Sunday, February 2, 2014

A Long Day But A Good One

My mother has told me on more than one occasion that just listening to our daily schedule (from across the country) makes her tired.  With the aid of a color-coded whiteboard in the kitchen that helps us keep track of who needs to be where when and with what equipment, we manage, but I think yesterday might have been a stretch even for us.

8:40: Basketball pictures for Thing One.  Then a confab with his coach followed by a road trip to an away game that started at 10.  Himself took this detail, then ran some errands afterward.

9:10/9:20: Basketball pictures for Thing Two and Petunia, followed by their usual practice and scrimmage.  This one was all mine since I'm a coach.

We got home at 11.  The other two, around noon.  The art show (the exhibit of pieces by artists from the kids' school, including Thing One and Petunia) started at 2 in a town half an hour away: we had time for lunch, showers and getting the kids nicely dressed and were off again to the art museum.  When we got home, we had about an hour before Thing One had to be at his team's winter soccer training (5-6PM, every Saturday.)  Himself is an assistant coach, so he has to be at these practices too.

Then, because tomorrow is Himself's birthday and tonight is the Super Bowl, we went out for a nice dinner as a family.  We had 7PM reservations at a lovely inn down the street, and in the 'real' restaurant part of it, not even in the bar area.   Overall, sounds like a recipe for disaster, right??  Believe it or not, it was one of the best days we've had in a long time.

Our team's basketball practice went really well.  I have two or three boys who are already very good players, so for them practice is just skill refinement.  Then there are a few at the other end of the spectrum who are just beginning to figure out how the game works, and the rest are in the middle somewhere.  Petunia is one of the kids in the middle, and she's made a lot of progress: she's quick and has the right idea, but her ball-handling still needs work.  (At least she is no longer running around the court while holding the ball in both hands!!)  One of the beginners is an adorable cherubic blond five year-old.  He has a pretty good shot but started the season with no game awareness at all, especially on defense--he'd just be wandering around the court instead of staying with his man.  Yesterday, that child almost succeeded in breaking up a pass between two opponents, and I couldn't have been prouder of his heads-up play if I was his mother.  As a coach, I feel like I can make a lot more difference with the kids who have more to learn, and it's great to see the improvement that these kids in particular are making as the season goes on. I have one other beginner who needs more work on fundamentals than we have time for in the practices with the schedule the way it is, so starting next week his mom is going to bring him to practice fifteen minutes early every week and we'll do a few extra things before everyone else arrives.

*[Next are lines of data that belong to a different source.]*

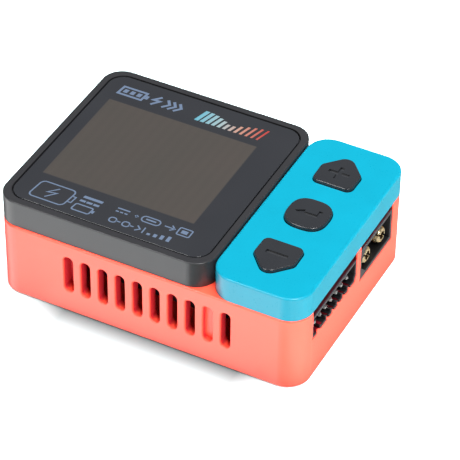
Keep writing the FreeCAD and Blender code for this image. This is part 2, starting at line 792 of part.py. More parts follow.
def fan_rotor():
    """A closed hub cup that carries the swept blades."""
    cup = rod(6.9, (fx, fy, hub_low), hub_top - hub_low).cut(rod(6.1, (fx, fy, hub_floor), 10))
    cup = soften(cup, 0.4, lambda p: p.z < hub_low + 0.01)
    blades = []
    for i in range(blade_count):
        blades.append(fan_blade(hub_low + 0.2, hub_top - 0.2, 360 / blade_count * i))
    socket = tube(1.6, 0.75, (fx, fy, hub_floor), 0.5)
    return union([cup, socket] + blades)


def fan_blade(low, high, turn):
    """One blade: a curved sheet that leans along the turn as it rises."""
    root, tip = 6.6, 13.5
    sections = []
    for level in (low, high):
        lean = math.radians(26) * (level - low) / (high - low)
        corners = []
        for radius, sweep, side in ((root, 0, 0), (tip, 20, 0), (tip, 20, 1), (root, 0, 1)):
            angle = math.radians(sweep) - lean + side * 0.75 / radius
            corners.append(Vector(fx + radius * math.cos(angle), fy + radius * math.sin(angle), level))
        sections.append(Part.makePolygon(corners + corners[:1]))
    blade = Part.makeLoft(sections, True, True)
    blade.rotate(Vector(fx, fy, 0), Z_AXIS, turn)
    return blade


def fan_magnet():
    return tube(6.1, 5.35, (fx, fy, fan_low + 1.6), 3.6)


def fan_shaft():
    return rod(0.75, (fx, fy, hub_floor), fan_top - 1.2 - hub_floor)


def fan_plug():
    block = box(-3.6, 1.6, 15.2, 18.6, board_low - 3.2, board_low)
    return block.cut([rod(0.45, (x, 17.0, board_low - 3.2), 1.4) for x in (-2.25, 0.25)])


def fan_lead():
    """Two wires from the fan frame's edge, bent up into the plug."""
    wires = []
    low, high, bend = fan_low + 5.0, board_low - 2.4, 0.9
    for x in (-2.25, 0.25):
        start, corner = Vector(x, fy + fan_size / 2, low), Vector(x, 17.0, low)
        mid = Vector(x, 17.0 - bend + bend * math.sin(math.pi / 4), low + bend - bend * math.cos(math.pi / 4))
        path = Part.Wire([
            Part.LineSegment(start, corner - Vector(0, bend, 0)).toShape(),
            Part.Arc(corner - Vector(0, bend, 0), mid, corner + Vector(0, 0, bend)).toShape(),
            Part.LineSegment(corner + Vector(0, 0, bend), Vector(x, 17.0, high)).toShape()])
        section = Part.Wire([Part.makeCircle(0.4, start, Y_AXIS)])
        wires.append(path.makePipeShell([section], True, False))
    return wires


# ---- Export -------------------------------------------------------------
def sub_parts():
    parts = {
        "main_housing": main_housing(),
        "bottom_cover": bottom_cover(),
        "housing_screws": housing_screws(),
        "rubber_feet": rubber_feet(),
        "display_bezel": display_bezel(),
        "display_window": display_window(),
        "display_gasket": display_gasket(),
        "display_mask": display_mask(),
        "lcd_panel": lcd_panel(),
        "backlight_tray": backlight_tray(),
        "foam_strips": foam_strips(),
        "flex_cable": flex_cable(),
        "display_connector": display_connector(),
        "button_panel": button_panel(),
        "top_cover_screws": top_cover_screws(),
        "main_board": main_board(),
        "board_screws": board_screws(),
        "output_socket_shroud": power_shroud(output_y),
        "output_socket_pins": power_pins(output_y),
        "input_socket_shroud": turned(power_shroud(-input_y)),
        "input_socket_pins": [turned(pin) for pin in power_pins(-input_y)],
        "balance_header": balance_header(),
        "balance_header_pins": balance_pins(),
        "usb_c_shell": usb_shell(),
        "usb_c_tongue": usb_tongue(),
        "heatsink": heatsink(),
        "thermal_pad": thermal_pad(),
        "power_transistors": power_transistors(),
        "inductor_cores": inductor_cores(),
        "inductor_windings": inductor_windings(),
        "capacitors": capacitors(),
        "shunt_resistors": shunt_resistors(),
        "controller_chip": controller_chip(),
        "driver_chips": driver_chips(),
        "chip_parts": chip_parts(),
        "buzzer": buzzer(),
        "fan_frame": fan_frame(),
        "fan_bearing": fan_bearing(),
        "fan_stator": fan_stator(),
        "fan_rotor": fan_rotor(),
        "fan_magnet": fan_magnet(),
        "fan_shaft": fan_shaft(),
        "fan_plug": fan_plug(),
        "fan_lead": fan_lead(),
    }
    for name in cap_shapes:
        parts[name + "_button_cap"] = button_cap(name)
        parts[name + "_switch_plunger"] = switch_plunger(name)
        parts[name + "_switch_body"] = switch_body(name)
    return parts


os.makedirs("parts", exist_ok=True)
for node, shape in sub_parts().items():
    if isinstance(shape, list):
        shape = Part.makeCompound(shape)
    if not shape.isValid():
        print("not valid:", node)
    print(f"{node}: {len(shape.Solids)} solids, {shape.Volume:.1f} mm3")
    shape.exportStep(f"parts/{node}.step")
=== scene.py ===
import json
import math

import bpy
from mathutils import Matrix, Vector

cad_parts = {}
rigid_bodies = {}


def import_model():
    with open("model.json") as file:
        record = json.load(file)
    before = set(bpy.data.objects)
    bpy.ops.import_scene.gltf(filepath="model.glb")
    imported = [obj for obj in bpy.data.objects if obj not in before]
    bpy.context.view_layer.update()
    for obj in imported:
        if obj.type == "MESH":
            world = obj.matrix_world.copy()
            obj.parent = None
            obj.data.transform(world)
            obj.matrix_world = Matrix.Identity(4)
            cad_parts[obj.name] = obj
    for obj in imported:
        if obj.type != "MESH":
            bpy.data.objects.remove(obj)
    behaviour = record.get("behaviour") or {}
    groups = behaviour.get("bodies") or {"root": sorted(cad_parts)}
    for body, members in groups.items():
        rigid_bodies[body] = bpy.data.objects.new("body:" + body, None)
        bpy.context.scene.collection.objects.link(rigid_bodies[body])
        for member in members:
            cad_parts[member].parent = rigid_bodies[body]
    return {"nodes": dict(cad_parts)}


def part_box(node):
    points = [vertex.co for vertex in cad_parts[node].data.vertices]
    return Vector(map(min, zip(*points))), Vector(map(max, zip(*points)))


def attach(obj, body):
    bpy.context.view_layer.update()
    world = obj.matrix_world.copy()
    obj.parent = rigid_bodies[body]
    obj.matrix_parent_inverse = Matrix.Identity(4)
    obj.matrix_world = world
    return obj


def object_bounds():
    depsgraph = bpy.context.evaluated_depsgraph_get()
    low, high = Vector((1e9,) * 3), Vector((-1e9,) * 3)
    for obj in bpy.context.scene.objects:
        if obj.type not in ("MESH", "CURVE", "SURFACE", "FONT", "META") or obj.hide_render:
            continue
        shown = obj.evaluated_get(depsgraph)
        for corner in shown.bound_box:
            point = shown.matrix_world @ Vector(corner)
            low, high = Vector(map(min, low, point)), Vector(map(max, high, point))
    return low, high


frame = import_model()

# Looks for the pocket balance charger: moulded plastics, the bonded display
# glass with its generic printed marks, plated contacts, and a bright studio.
# Metres throughout; MM turns millimetres into metres.

MM = 0.001
NODES = frame["nodes"]

for stray in list(bpy.data.objects):
    if stray.name in ("Cube", "Light", "Camera") and stray.name not in NODES:
        bpy.data.objects.remove(stray)

cad_low, cad_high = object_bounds()
middle = (cad_low + cad_high) / 2

# ---- Colours, linear ----------------------------------------------------
CORAL = (0.95, 0.076, 0.042)
VENT_SHADE_RED = (0.56, 0.022, 0.032)        # painted shade: coral deep inside a vent
GAP_SHADE_RED = (0.085, 0.003, 0.006)        # painted shade: coral in the gap above the sockets
TOOTH_SHADE_RED = (0.150, 0.002, 0.008)      # painted shade: the coral teeth at the balance header, in deep shade
CYAN = (0.002, 0.186, 0.268)
CHARCOAL = (0.0188, 0.0190, 0.0208)
KEY_BLACK = (0.0160, 0.0172, 0.0198)
SOCKET_BLACK = (0.008, 0.008, 0.009)
RIM_HIGHLIGHT = (0.075, 0.068, 0.072)         # painted highlight along a socket's rim
GOLD = (1.0, 0.78, 0.46)
BORE_SHADE_GOLD = (0.10, 0.05, 0.015)        # painted shade: gold deep in a bullet's bore
PALE_INK = (0.077, 0.105, 0.157)
INK_FLECK = (0.02, 0.02, 0.025)
PAPER = (0.75, 0.93, 0.95)
WARM = (1.0, 0.98, 0.88)

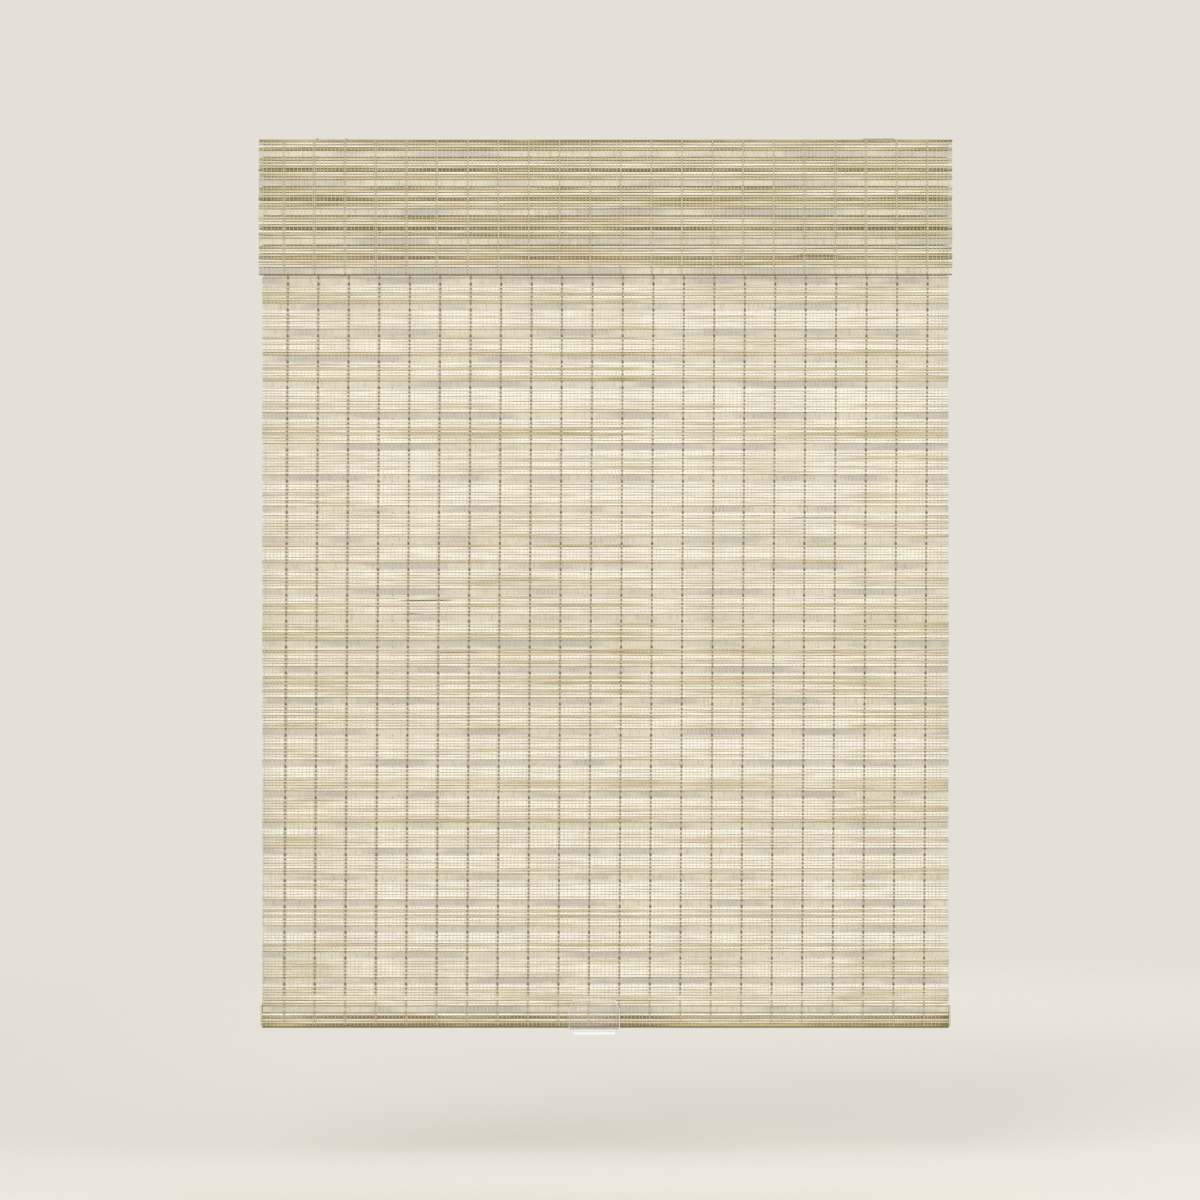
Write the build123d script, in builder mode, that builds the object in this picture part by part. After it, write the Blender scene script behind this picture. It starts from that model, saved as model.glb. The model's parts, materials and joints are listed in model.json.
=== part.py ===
import os

from build123d import *

# A cordless woven wood shade for the inside of a window recess, fully lowered, in millimetres.
# X runs along the width, the front faces -Y and Z points up. The origin is the middle of the four bracket
# screws, on the plane where the brackets meet the head of the recess.

# Small moulded rounds, such as hubs, drums and rings, are many-sided, because the mats have many faces
round_sides = 16
ring_sides = 8

# Reed mat: rows of round reeds between flat slats, the same in the panel, the valance and the hem
reed_pitch = 3.0
reed_depth = 2.6
neck_depth = 1.0
flat_height = 7.3
flat_depth = 1.6
slit_height = 1.0
warp_pitch = 34.5
warp_width = 1.3
warp_depth = 0.4
warp_margin = 10.0
warp_stop = 2.5

# Panel
panel_width = 778.0
panel_top_gap = 5.2
panel_top_reeds = 2
panel_end_reeds = 6
narrow_reeds = 7
wide_reeds = 9
top_bay_count = 9
middle_bay_count = 5
low_bay_count = 6
bay_runs = [
    (narrow_reeds, top_bay_count),
    (wide_reeds, middle_bay_count),
    (narrow_reeds, middle_bay_count),
    (wide_reeds, middle_bay_count),
    (narrow_reeds, low_bay_count),
]
slits_per_row = 2
slit_bridge = 5.0

# Valance
valance_width = 785.0
valance_top_gap = 2.0
valance_top_reeds = 4
valance_bay_reeds = 8
valance_bay_count = 4
valance_reed_pitch = 3.1
flap_reeds = 8
fold_round = 1.4
flap_slit = 0.3
flap_clearance = 0.4

# Bottom hem, its bar and what is fastened to it
hem_top_reeds = 2
hem_low_reeds = 5
hem_round = 2.0
hem_wall = 2.6
pocket_clearance = 0.1
bar_height = 24.0
bar_depth = 3.0
bar_inset = 9.0
plug_flange = 2.0
anchor_width = 9.0
anchor_height = 18.0
anchor_depth = 3.6
anchor_stem_side = 3.0
anchor_drop = 3.0

# Handle
handle_offset = -12.7
handle_top_width = 48.6
handle_width = 57.6
handle_flare = 12.6
handle_thickness = 1.6
handle_corner = 2.0
handle_top_rise = 1.0
handle_clearance = 0.3
handle_hook_height = 12.0
lip_width = 46.5
lip_reach = 6.5
lip_thickness = 3.2
lip_drop = 4.8

# Headrail
rail_depth = 50.0
rail_height = 38.0
rail_wall = 1.0
rail_corner = 2.5
rail_lip = 7.0
rail_inset = 2.0
cap_wall = 1.5
cap_lug = 9.0
cap_lug_wall = 1.6
cap_clearance = 0.1

# Brackets and their swivel levers
bracket_inset = 79.0
screw_spacing = 20.0
screw_hole_radius = 2.4
bracket_width = 36.0
bracket_thickness = 1.5
bracket_corner = 3.0
bracket_overhang = 2.0
hook_width = 20.0
hook_reach = 4.5
hook_clearance = 0.2
seat_length = 20.0
lever_thickness = 1.2
lever_gap = 0.2
lever_width = 8.0
lever_overhang = 5.0
lever_hub_radius = 5.5
nose_thickness = 1.4
nose_reach = 3.2
pivot_offset = 9.0
pivot_y = 8.0
rivet_radius = 2.0
rivet_clearance = 0.05
rivet_head_radius = 4.0
rivet_head_height = 1.2

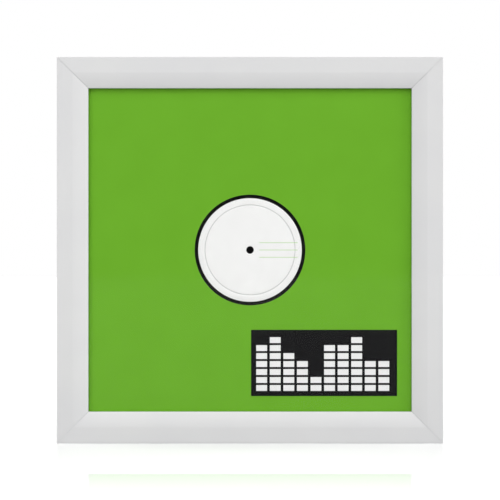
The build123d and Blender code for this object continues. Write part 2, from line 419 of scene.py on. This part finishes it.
# %% [markdown]
# The sleeve is a folded card bag, printed green. Its two panels are half a millimetre thick
# and joined by folded strips along the left, top and bottom edges, and the right edge is
# open for the disc. A round hole is die-cut through both panels so that the label shows.
# One closed outline, like a C that opens towards the hole, is carried round the hole. Its
# inner end follows a circle and its outer end a square, and the points between are blended,
# which keeps both the hole and the straight edges exact.
# The clear sheet lies on the card. Two faces in one plane would hide each other at random,
# so the card is made a little under 0.1 mm thinner on each side than the room it has.

# %% The sleeve's shape
SLEEVE_HALF = 157.5
HOLE_RADIUS = 53.4
CARD = 0.5
SLEEVE_BACK = 3.45
SLEEVE_FRONT = 6.72
MOUTH_DEPTH = 2.0


def circle_to_square(share, inset, turns):
    """(1 - share) * circle of the hole + share * square inset from the edge, both at angle a."""
    angle = np.linspace(0, 2 * np.pi, turns, endpoint=False)[None, :]
    direction = np.stack((np.cos(angle), np.sin(angle)))
    square = (SLEEVE_HALF - inset[:, None]) / np.abs(direction).max(axis=0)
    radius = (1 - share[:, None]) * HOLE_RADIUS + share[:, None] * square
    return radius * direction[0], radius * direction[1]


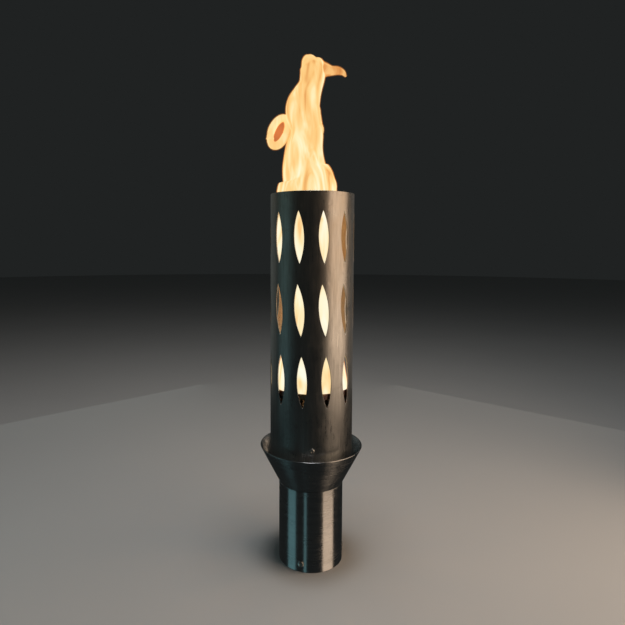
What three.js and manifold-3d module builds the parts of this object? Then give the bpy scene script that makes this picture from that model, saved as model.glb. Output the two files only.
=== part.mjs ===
// Gas tiki torch head: a slotted steel shroud that stands in a flared collar on
// top of a post socket, with the gas burner and its pipework inside.
// Millimetres, +Z up. The origin is the centre of the socket's lower rim and -Y is
// the front. An azimuth of 0 degrees faces the front, and it grows towards +X.
import * as THREE from "three";
import { mergeVertices } from "three/addons/utils/BufferGeometryUtils.js";
import Module from "manifold-3d";

const wasm = await Module();
wasm.setup();

// ---------------------------------------------------------------- clearances
const TOUCH_GAP = 0.3; // between pieces that rest on, screw into or are welded to each other
const SLIP_GAP = 0.35; // radial gap of a tube that slips over another
const CUT_PAST = 2; // how far a cutting bar runs past the wall that it cuts
const JOIN_OVERLAP = 1; // how far one shape runs into another that it is joined to

// ---------------------------------------------------------------- post socket
const SOCKET_OD = 79.4;
const SOCKET_WALL = 3;
const SOCKET_LENGTH = 99;
const SOCKET_CHAMFER = 0.6;
const STOP_THICKNESS = 3;
const STOP_BELOW_SOCKET_TOP = 4;
const STOP_HOLE_CLEARANCE = 4; // around the gas fitting's corners
const POST_SCREW_HEIGHT = 10.3;
const POST_SCREW_AZIMUTH = -19.4;
const POST_SCREW_COUNT = 3;

// ---------------------------------------------------------------- collar
const COLLAR_HEIGHT = 46; // from the socket's upper end to the rim
const COLLAR_WALL = 1.5;
const COLLAR_REACH = 12.7; // from the shroud's outside to the rim's outer edge

// ---------------------------------------------------------------- shroud and the cup it is screwed to
const SHROUD_OD = 101.6;
const SHROUD_WALL = 1.5;
const SHROUD_LENGTH = 329;
const SLOT_LENGTH = 60.5;
const SLOT_WIDTH = 11.8;
const SLOTS_PER_ROW = 11;
const FIRST_ROW_HEIGHT = 109; // from the shroud's lower end to the middle of the lowest row
const ROW_PITCH = 83.8;
const SLOT_ROWS = [
  { turn: 17.6, lean: 1.4 },
  { turn: 13.6, lean: 4.2 },
  { turn: 12.9, lean: 1.6 },
]; // from the lowest row up: azimuth of one slot, and its tilt to the left, in degrees
const CUP_WALL = 1.5;
const CUP_FLOOR = 2;
const CUP_ABOVE_SCREWS = 12;
const VENT_COUNT = 6;
const VENT_OD = 12;
const SHROUD_SCREW_ABOVE_RIM = 9;
const SHROUD_SCREW_AZIMUTH = -1.2;
const SHROUD_SCREW_COUNT = 3;
const SHROUD_NUT_OD = 7;
const SHROUD_NUT_LENGTH = 4;

// ---------------------------------------------------------------- screws: thread, shank, button head, hex recess
const HEAD_EDGE_SHARE = 0.25; // upright edge of a button head, as a share of its height
const SHROUD_SCREW = { thread: 3, shank: 8, headOD: 5.7, headHeight: 1.65, hex: 2, hexDepth: 1 };
const POST_SCREW = { thread: 4, shank: 6, headOD: 7.6, headHeight: 2.2, hex: 2.5, hexDepth: 1.3 };

// ---------------------------------------------------------------- gas pipework
const PIPE_OD = 21.3;
const PIPE_WALL = 2.8;
const THREAD_ENGAGEMENT = 10; // how far a pipe end goes into a fitting
const LOCKNUT_HEX = 30;
const LOCKNUT_THICKNESS = 7;
const FITTING_HEX = 27;
const FITTING_HEX_HEIGHT = 14;
const FLARE_OD = 15.9;
const FLARE_LENGTH = 18;
const FLARE_TIP_LENGTH = 4;
const FLARE_TIP_OD = 11;
const INLET_BORE = 8;
const NIPPLE_BELOW_CUP = 34;
const MIXER_WALL = 4;
const MIXER_LENGTH = 40;
const MIXER_THROAT_BORE = 17;
const AIR_HOLE_OD = 8;
const AIR_HOLE_COUNT = 4;
const AIR_HOLE_AZIMUTH = 45;
const SHUTTER_WALL = 1.2;
const SHUTTER_HEIGHT = 13;
const SHUTTER_TAB_REACH = 9;
const SHUTTER_TAB_WIDTH = 6;
const SHUTTER_TAB_THICKNESS = 2;
const ORIFICE_SEAT_LENGTH = 8;
const ORIFICE_TIP_LENGTH = 11;
const ORIFICE_SHOULDER = 1; // height of the sloped shoulder below the tip
const ORIFICE_TAPER = 2; // height of the taper at the end of the tip
const ORIFICE_TIP_OD = 8;
const ORIFICE_BORE = 2;

// ---------------------------------------------------------------- burner
const PAN_BELOW_FIRST_ROW = 14; // from the middle of the lowest slots down to the pan's lip
const PAN_SIDE_GAP = 1.8;
const PAN_DEPTH = 8;
const PAN_WALL = 1.2;
const BURNER_OD = 62;
const BURNER_WALL = 2;
const BURNER_HUB_OD = 32;
const BURNER_HUB_HEIGHT = 5;
const BURNER_HEIGHT = 12; // of the drum, above the hub
const BURNER_CAP_THICKNESS = 2;
const BURNER_CAP_SKIRT = 3;
const PORT_OD = 3;
const SIDE_PORTS = 16;
const CAP_PORT_RINGS = [
  { share: 0.4, count: 6 },
  { share: 0.74, count: 12 },
]; // rings of ports, each at a share of the cap's radius

// ---------------------------------------------------------------- fineness of round shapes
const TUBE_SIDES = 5 * SLOTS_PER_ROW;
const PIPE_SIDES = 20;
const SCREW_SIDES = 16;
const HOLE_SIDES = 10;
const PORT_SIDES = 6;
const ARC_STEPS = 4;

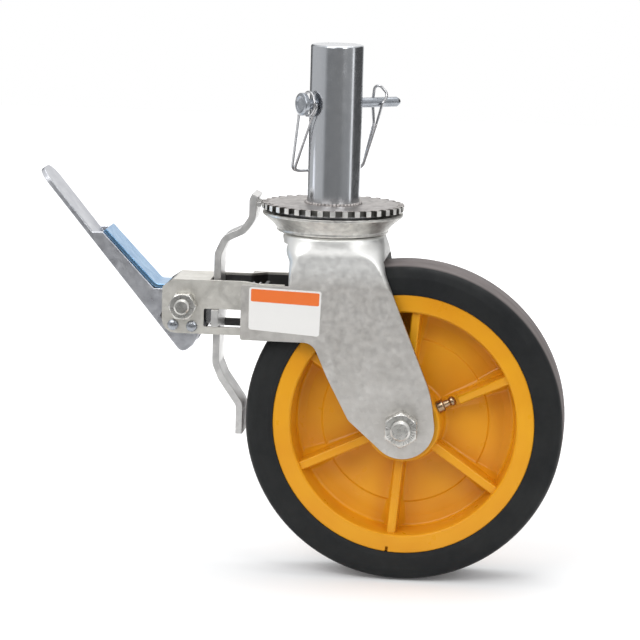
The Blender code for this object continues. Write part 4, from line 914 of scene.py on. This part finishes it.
def neck_ring(height, inset):
    """The neck at one height, round under the cup and square where the legs are flat."""
    share = smooth_step((CROWN_TOP - height) / NECK_HEIGHT)
    front = -CROWN_FRONT + (CROWN_FRONT - LEG_FRONT) * min(1.4 * share, 1)
    rear = leg_rear(height) - REAR_LAP + REAR_BULGE * (1 - share)
    half_width = CROWN_HALF + (LEG_OUTER - NECK_LAP - CROWN_HALF) * smooth_step(2 * share)
    return ring_points(front + inset, rear - inset, half_width - inset, 2.6 + 5.4 * share, height)


for height in (CROWN_TOP, LEG_FLAT):
    widest = max(y for _, y, _ in neck_ring(height, 0))
    print("neck is", round(2 * widest, 1), "mm wide at height", round(height, 1))

# %% [markdown]
# The rings go down the outside and come back up a sheet's thickness further in, so the neck is a
# closed shell with true walls. The bend at the crown is a quarter turn of six rings.

# %% Neck
def neck():
    """Rings from the crown's bore over its top, down the neck and back up inside it."""
    shoulder = CROWN_TOP - NECK_BEND
    rings = [ring_points(-CROWN_BORE, CROWN_BORE, CROWN_BORE, 2, CROWN_TOP)]
    for turn in range(0, 90, 15):
        across, up = polar(NECK_BEND, math.radians(90 - turn))
        rings.append([(x, y, shoulder + up) for x, y, _ in neck_ring(shoulder, NECK_BEND - across)])
    steps = 16
    heights = [shoulder + (LEG_FLAT - shoulder) * i / steps for i in range(steps + 1)]
    heights.append(LEG_FLAT - 8)
    rings += [neck_ring(height, 0) for height in heights]
    heights[0] = CROWN_UNDERSIDE
    rings += [neck_ring(height, SHEET - 2 * NECK_LAP) for height in heights[::-1]]
    rings.append(ring_points(-CROWN_BORE, CROWN_BORE, CROWN_BORE, 2, CROWN_UNDERSIDE))
    shape = bmesh.new()
    grid = [[shape.verts.new(p) for p in ring] for ring in rings]
    for upper, lower in zip(grid, grid[1:] + grid[:1]):
        for j in range(len(upper)):
            k = (j + 1) % len(upper)
            shape.faces.new([upper[j], lower[j], lower[k], upper[k]])
    bmesh.ops.triangulate(shape, faces=shape.faces)
    return keep_mesh("pressed_fork", shape)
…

The art show was lovely, and I wrote about the highlight of that yesterday: the art teacher's comment that Thing One's focus is improving.  (Hallelujah.)  Apparently all the running he's doing in basketball is paying off, too--this was the second week in a row that Himself came home from soccer practice commenting favorably on his fitness level relative to his teammates'.  And while he was at practice, I had time to put together five new geocache containers and get one placed in the tree where it will be residing: when I get the remaining four out (i.e., whenever the hell it stops snowing here) it will bring the total of caches I 'own' up to 13.

The really amazing thing is that none of these good things were the highlight of the day: that honor would have to go to dinner, believe it or not.  You would think that taking three young children to a nice white-tablecloth restaurant at 7PM after that busy day would be asking for meltdowns, and you'd be right under ordinary circumstances.  Nevertheless, those kids were ANGELS.  Thing One and Petunia are usually pretty good; Thing Two is the wild card, between volume issues and personal space issues and silly voices and wiggling around and I don't know what all.  I have no idea what got into him last night, but he could not possibly have behaved better.  He even tried a new food (fish and chips with tartar sauce) and loved it.  The icing on the cake came when the gentleman from the older couple sitting at the table behind us (a total stranger) stopped on his way out of the restaurant to compliment the three of them!